> **Aim of the task**
Report each line of the data that includes the word "frame".

──────── Data extract ────────

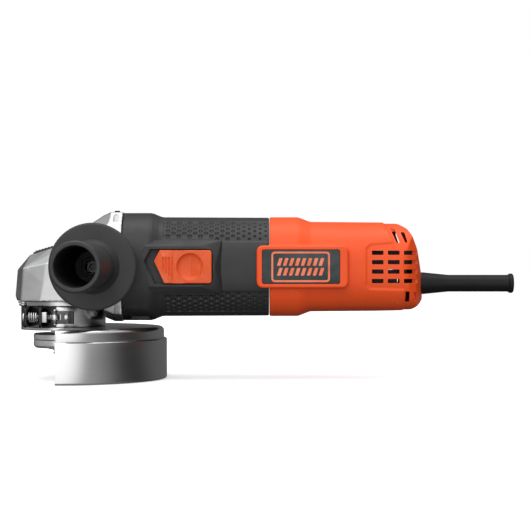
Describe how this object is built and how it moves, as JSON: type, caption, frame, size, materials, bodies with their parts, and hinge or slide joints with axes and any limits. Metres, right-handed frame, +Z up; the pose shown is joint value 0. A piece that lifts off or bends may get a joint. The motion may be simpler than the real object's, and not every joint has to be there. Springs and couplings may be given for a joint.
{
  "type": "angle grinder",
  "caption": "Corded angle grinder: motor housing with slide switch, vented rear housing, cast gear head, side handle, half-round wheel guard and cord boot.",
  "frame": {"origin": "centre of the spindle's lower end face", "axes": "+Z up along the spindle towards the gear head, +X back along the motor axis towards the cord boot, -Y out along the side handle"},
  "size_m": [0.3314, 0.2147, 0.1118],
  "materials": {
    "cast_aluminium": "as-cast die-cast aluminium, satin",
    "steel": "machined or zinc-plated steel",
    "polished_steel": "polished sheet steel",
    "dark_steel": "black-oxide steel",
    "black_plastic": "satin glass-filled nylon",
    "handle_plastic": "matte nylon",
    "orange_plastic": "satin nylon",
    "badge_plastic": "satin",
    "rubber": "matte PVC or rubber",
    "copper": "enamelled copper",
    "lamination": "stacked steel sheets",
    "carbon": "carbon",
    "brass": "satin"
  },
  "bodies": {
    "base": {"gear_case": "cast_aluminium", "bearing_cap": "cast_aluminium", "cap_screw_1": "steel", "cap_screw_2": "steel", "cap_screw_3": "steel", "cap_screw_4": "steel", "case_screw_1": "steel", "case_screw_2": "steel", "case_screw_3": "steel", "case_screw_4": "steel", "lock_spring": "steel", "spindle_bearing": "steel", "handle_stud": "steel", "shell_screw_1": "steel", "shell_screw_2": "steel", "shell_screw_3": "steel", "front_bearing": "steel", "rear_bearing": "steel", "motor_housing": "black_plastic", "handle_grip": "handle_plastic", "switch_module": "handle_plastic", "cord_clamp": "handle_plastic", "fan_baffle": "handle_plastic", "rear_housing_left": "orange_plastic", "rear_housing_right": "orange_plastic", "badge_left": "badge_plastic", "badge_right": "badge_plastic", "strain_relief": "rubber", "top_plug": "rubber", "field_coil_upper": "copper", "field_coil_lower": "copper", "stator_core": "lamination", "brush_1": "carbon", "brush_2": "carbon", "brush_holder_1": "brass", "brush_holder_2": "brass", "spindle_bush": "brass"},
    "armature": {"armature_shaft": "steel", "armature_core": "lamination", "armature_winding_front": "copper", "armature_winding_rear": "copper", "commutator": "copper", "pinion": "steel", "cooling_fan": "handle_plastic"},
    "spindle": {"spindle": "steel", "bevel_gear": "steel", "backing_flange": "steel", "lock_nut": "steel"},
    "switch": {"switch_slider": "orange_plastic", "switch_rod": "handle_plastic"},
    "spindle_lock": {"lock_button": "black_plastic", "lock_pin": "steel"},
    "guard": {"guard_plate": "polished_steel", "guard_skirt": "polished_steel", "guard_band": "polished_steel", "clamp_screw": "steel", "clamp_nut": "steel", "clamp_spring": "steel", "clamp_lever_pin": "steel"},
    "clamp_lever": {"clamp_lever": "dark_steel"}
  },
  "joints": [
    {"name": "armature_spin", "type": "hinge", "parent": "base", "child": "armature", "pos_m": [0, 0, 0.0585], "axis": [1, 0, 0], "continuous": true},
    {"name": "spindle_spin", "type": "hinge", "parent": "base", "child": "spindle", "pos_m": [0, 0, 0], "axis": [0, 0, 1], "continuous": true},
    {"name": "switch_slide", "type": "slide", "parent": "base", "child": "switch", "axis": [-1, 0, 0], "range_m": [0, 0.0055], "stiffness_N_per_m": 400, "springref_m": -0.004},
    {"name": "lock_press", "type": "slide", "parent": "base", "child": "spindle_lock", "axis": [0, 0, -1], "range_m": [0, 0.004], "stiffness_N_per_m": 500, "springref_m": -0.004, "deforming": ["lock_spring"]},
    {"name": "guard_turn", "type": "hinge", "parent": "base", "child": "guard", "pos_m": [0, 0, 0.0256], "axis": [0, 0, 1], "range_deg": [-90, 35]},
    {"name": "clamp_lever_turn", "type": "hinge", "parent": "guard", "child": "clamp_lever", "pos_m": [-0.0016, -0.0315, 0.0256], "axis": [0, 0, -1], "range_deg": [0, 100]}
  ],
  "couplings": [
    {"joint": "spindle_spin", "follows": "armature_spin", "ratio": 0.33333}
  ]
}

────────

> **Full response**
Describe how this object is built and how it moves, as JSON: type, caption, frame, size, materials, bodies with their parts, and hinge or slide joints with axes and any limits. Metres, right-handed frame, +Z up; the pose shown is joint value 0. A piece that lifts off or bends may get a joint. The motion may be simpler than the real object's, and not every joint has to be there. Springs and couplings may be given for a joint.
  "frame": {"origin": "centre of the spindle's lower end face", "axes": "+Z up along the spindle towards the gear head, +X back along the motor axis towards the cord boot, -Y out along the side handle"},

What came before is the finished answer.